Aproximemo-nos então, com toda a confiança, do trono da graça, para
conseguirmos misericórdia e alcançarmos a graça de um auxílio no momento
oportuno” (Hb 4,14-16). Ao ressuscitar seu Filho, o Pai transformou a cruz no
trono da graça. Diante deste trono, os condenados são absolvidos, os pecadores
são perdoados e os doentes são curados, conforme diz a Escritura: “por suas
feridas fostes curados” (1Pd 2,24). Se o Pai permitiu a morte de seu Filho na
cruz foi porque esta morte geraria em cada um de nós o fruto da ressurreição.
Enfim, não pensemos que Jesus “tirou de letra”

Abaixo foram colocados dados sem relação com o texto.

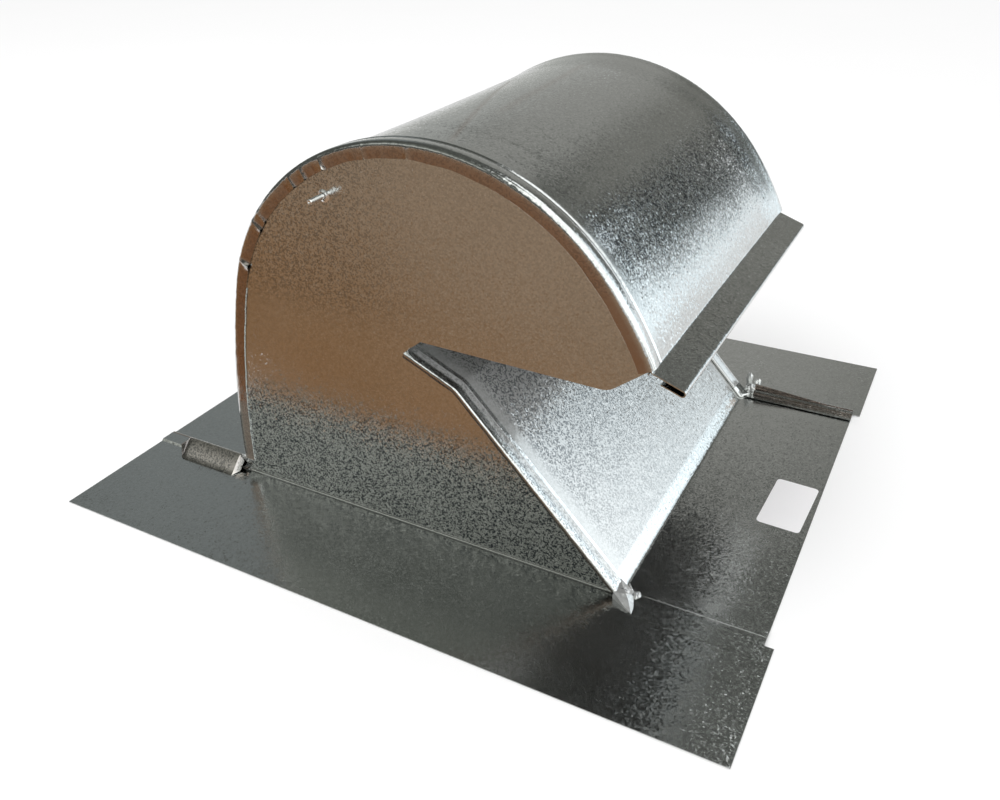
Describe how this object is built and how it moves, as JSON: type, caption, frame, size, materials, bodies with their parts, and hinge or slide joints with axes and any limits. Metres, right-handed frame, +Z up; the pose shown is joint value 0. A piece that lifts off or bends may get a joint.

essa experiência terrível de ser crucificado! O autor da carta aos Hebreus
afirma que ele “dirigiu preces e súplicas, com forte clamor e lágrimas, àquele
que era capaz de salvá-lo da morte. E foi atendido, por causa da sua entrega a
Deus. Mesmo sento Filho, aprendeu o que significa a obediência a Deus por
aquilo que sofreu” (Hb 5,7-8). Jesus jamais negou sua repulsa humana diante da
dor, do sofrimento e da morte, mas ele transformou essa repulsa em oração, uma
oração tão profunda e sincera que foi atendida pelo Pai; não atendida
livrando-o de passar pela cruz, mas atendida enquanto ressuscitando-o após a
morte de cruz.
Aqui, mais um ensinamento para nós. Não é o
fato de o Pai ter deixado morrer aquilo que tanto suplicamos que salvasse da
morte que significa que Ele ignorou a nossa súplica e as nossas lágrimas. Deus
tem uma outra forma de responder à nossa oração. A verdadeira vida que Ele tem
para nos dar não é esta vida terrena e constantemente ameaçada pela morte, mas
a vida eterna. Portanto, só a fé no amor do Pai por nós pode nos livrar de
enlouquecermos ou de perdermos o sentido da vida por causa da cruz que
atravessou o nosso caminho. Jesus aprendeu a confiar neste amor do Pai por
aquilo que ele sofreu. Assim também será conosco: aquilo que sofremos poderá
ser vivido como uma redescoberta da presença do Pai em nossa vida, se
estivermos abertos a aprender o que Ele está querendo nos ensinar.